Saturday, September 19, 2009

Perfect pitch VS Relative pitch

I have perfect pitch myself. It runs in the family I should say, so that includes my sister and my brother and my dad. I still remember someone back in choir said that he does not trust that there's such natural talent as perfect pitch and surely not in someone like me (long story back during that time in choir). Even said that's he's a perfect pitch himself and yet he always has to depend on me to give him the right key and the right note during practices. *dash underscore dash* Really cant understand these people. It'll only damage more of my brain cells by trying to understand what's really running in their brains.

Definition

Absolute pitch (AP), or perfect pitch, is the ability to name or reproduce a tone without reference to an external standard.

The naming/labeling of notes need not be verbal. AP can also be demonstrated by other codes such as auditory imagery or sensorimotor responses, for example, reproducing a tone on an instrument. Therefore a musician from an aural tradition, with no musical notation, can still exhibit AP if allowed to reproduce a sounded note.

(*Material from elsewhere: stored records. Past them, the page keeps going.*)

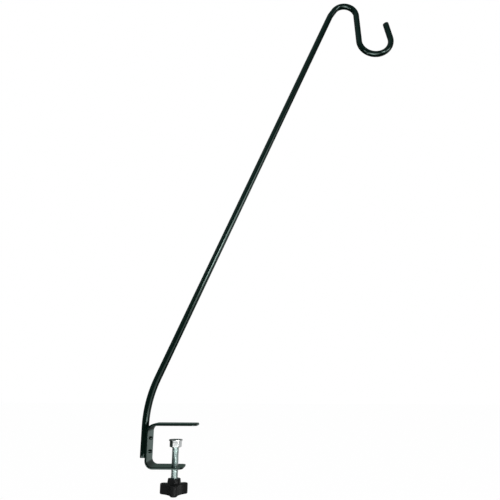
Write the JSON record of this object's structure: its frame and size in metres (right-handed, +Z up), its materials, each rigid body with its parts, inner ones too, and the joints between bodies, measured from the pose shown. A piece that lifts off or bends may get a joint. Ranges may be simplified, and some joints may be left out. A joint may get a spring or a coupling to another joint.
{
  "type": "clamp-on deck hook",
  "caption": "Hanging hook for a deck rail: a leaning round rod ends in an arch and an open hook, and a C clamp with a screw, pressure pad and lobed knob grips the rail.",
  "frame": {"origin": "where the clamp screw's axis meets the rail seat, the underside of the top jaw", "axes": "+X out of the throat, the way the hook reaches; +Y across the flat bar; +Z up along the clamp screw"},
  "size_m": [0.4986, 0.0513, 1.0006],
  "materials": {
    "powder_coat": "gloss black-green powder coat on steel",
    "zinc_steel": "bright zinc plate",
    "black_plastic": "smooth moulded black plastic"
  },
  "bodies": {
    "hanger": {"hook_rod": "powder_coat", "clamp_bracket": "powder_coat", "weld_upper": "powder_coat", "weld_lower": "powder_coat"},
    "pad": {"pressure_pad": "zinc_steel"},
    "clamp_screw": {"clamp_stud": "zinc_steel", "lock_nut": "zinc_steel", "knob": "black_plastic", "knob_insert": "zinc_steel"}
  },
  "joints": [
    {"name": "screw_travel", "type": "slide", "parent": "hanger", "child": "pad", "axis": [0, 0, 1], "range_m": [-0.0289, 0.0158]},
    {"name": "screw_turn", "type": "hinge", "parent": "pad", "child": "clamp_screw", "pos_m": [0, 0, -0.06], "axis": [0, 0, 1], "range_deg": [-5945, 3250]}
  ],
  "couplings": [
    {"joint": "screw_travel", "follows": "screw_turn", "m_per_rad": 0.00027852}
  ]
}
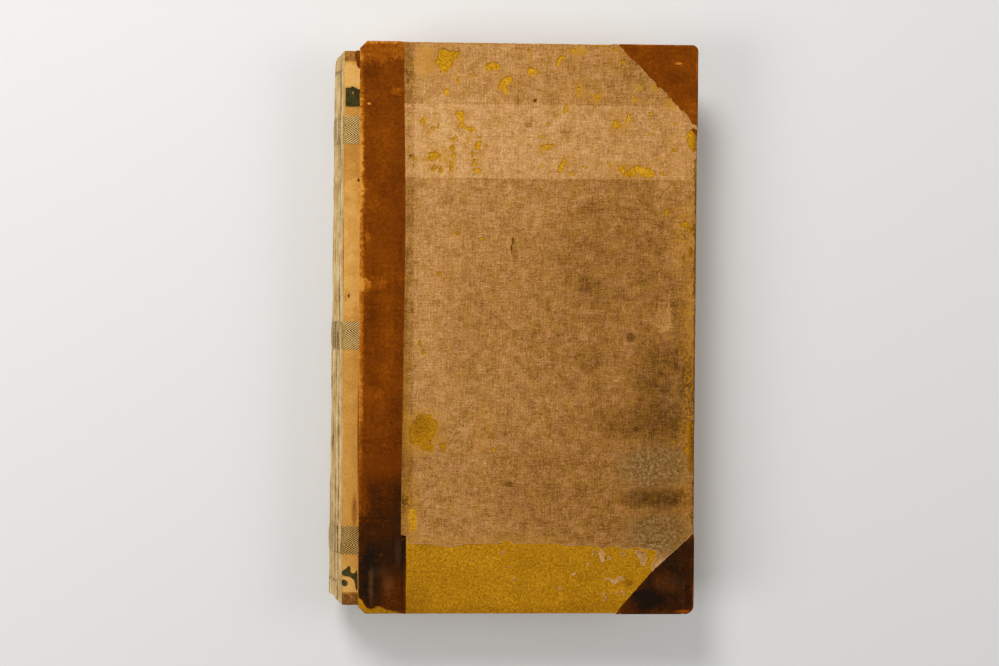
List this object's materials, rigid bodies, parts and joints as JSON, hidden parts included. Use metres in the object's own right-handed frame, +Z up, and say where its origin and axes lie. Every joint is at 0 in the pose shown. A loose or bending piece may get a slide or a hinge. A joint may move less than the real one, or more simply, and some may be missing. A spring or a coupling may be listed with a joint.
{
  "type": "half-leather ledger",
  "caption": "Closed antique account book in half leather and worn cloth, with its spine leather lost, bare sewn spine with woven tapes, and covers that open.",
  "frame": {"origin": "under the middle of the closed book, on the surface it lies on", "axes": "+X from the spine to the fore-edge, +Y to the head, +Z up through the front cover"},
  "size_m": [0.213, 0.33, 0.0403],
  "materials": {
    "leather": "worn suede-like calf, brown, darkened at the tail",
    "book_cloth": "faded linen-grain cloth, mottled and stained",
    "pasteboard": "yellow strawboard",
    "endpaper": "aged laid paper",
    "leaves": "edges of aged rag-paper leaves",
    "tape": "herringbone linen tape",
    "joint_paper": "tan paper strip",
    "leather_scrap": "torn red-brown leather",
    "green_lining": "dark green scraps of lining paper"
  },
  "bodies": {
    "text_block": {"leaves": "leaves", "tape_head": "tape", "tape_middle": "tape", "tape_tail": "tape", "front_joint_paper": "joint_paper", "back_joint_paper": "joint_paper", "spine_leather_scrap": "leather_scrap", "green_scrap_head": "green_lining", "green_scrap_tail": "green_lining"},
    "front_cover": {"front_board": "pasteboard", "front_spine_leather": "leather", "front_corner_head": "leather", "front_corner_tail": "leather", "front_siding": "book_cloth", "front_pastedown": "endpaper"},
    "back_cover": {"back_board": "pasteboard", "back_spine_leather": "leather", "back_corner_head": "leather", "back_corner_tail": "leather", "back_siding": "book_cloth", "back_pastedown": "endpaper"}
  },
  "joints": [
    {"name": "front_cover_hinge", "type": "hinge", "parent": "text_block", "child": "front_cover", "pos_m": [-0.09291, 0, 0.03877], "axis": [0, -1, 0], "range_deg": [0, 180]},
    {"name": "back_cover_hinge", "type": "hinge", "parent": "text_block", "child": "back_cover", "pos_m": [-0.09291, 0, 0.00153], "axis": [0, 1, 0], "range_deg": [0, 180]}
  ]
}
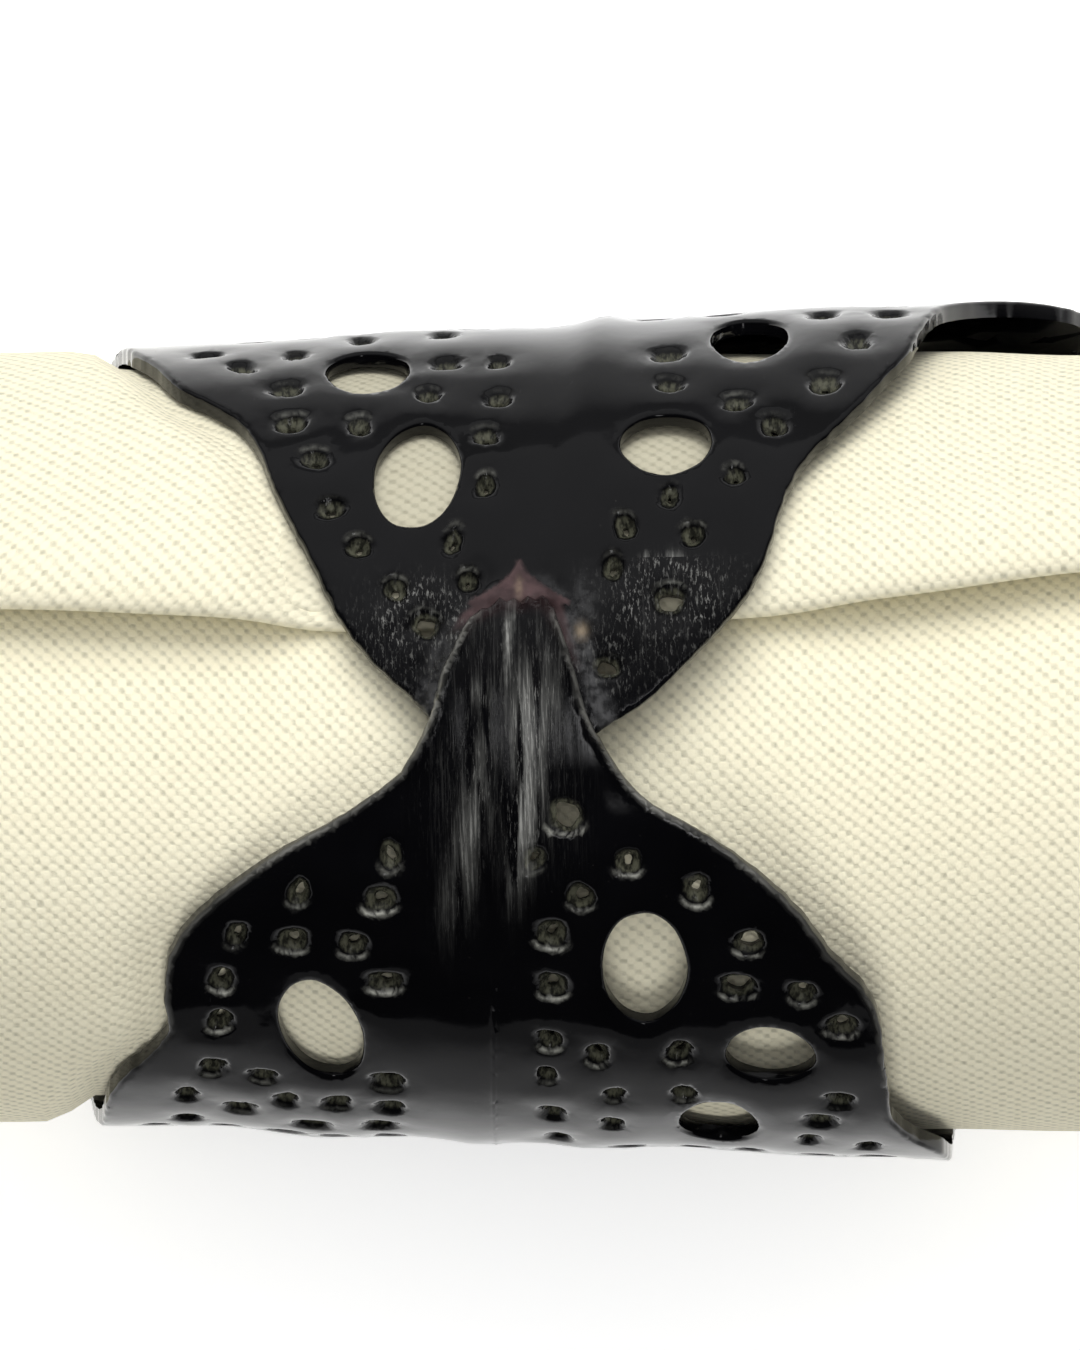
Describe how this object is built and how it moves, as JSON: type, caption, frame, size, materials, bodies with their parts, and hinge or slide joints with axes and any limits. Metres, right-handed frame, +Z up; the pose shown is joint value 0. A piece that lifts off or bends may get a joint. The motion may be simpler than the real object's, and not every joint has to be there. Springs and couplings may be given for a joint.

Possessors of absolute pitch exhibit the ability in varying degrees. Generally, absolute pitch implies some or all of the following abilities when done without reference to an external standard:
1. Identify by name individual pitches (e.g. A, B, C#) played on various instruments
2. Name the key of a given piece of tonal music just by listening (without reference to an external tone)
3. Identify and name all the tones of a given chord or other tonal mass
4. Sing a given pitch without an external reference
5. Name the pitches of common everyday noises such as car horns

Relative pitch

Many musicians have quite good relative pitch, a skill which can be learned. With practice, it is possible to listen to a single known pitch once (from a pitch pipe or a tuning fork) and then have stable, reliable pitch identification by comparing the notes heard to the stored memory of the tonic pitch. Unlike absolute pitch, this skill is dependent on a recently perceived tonal center.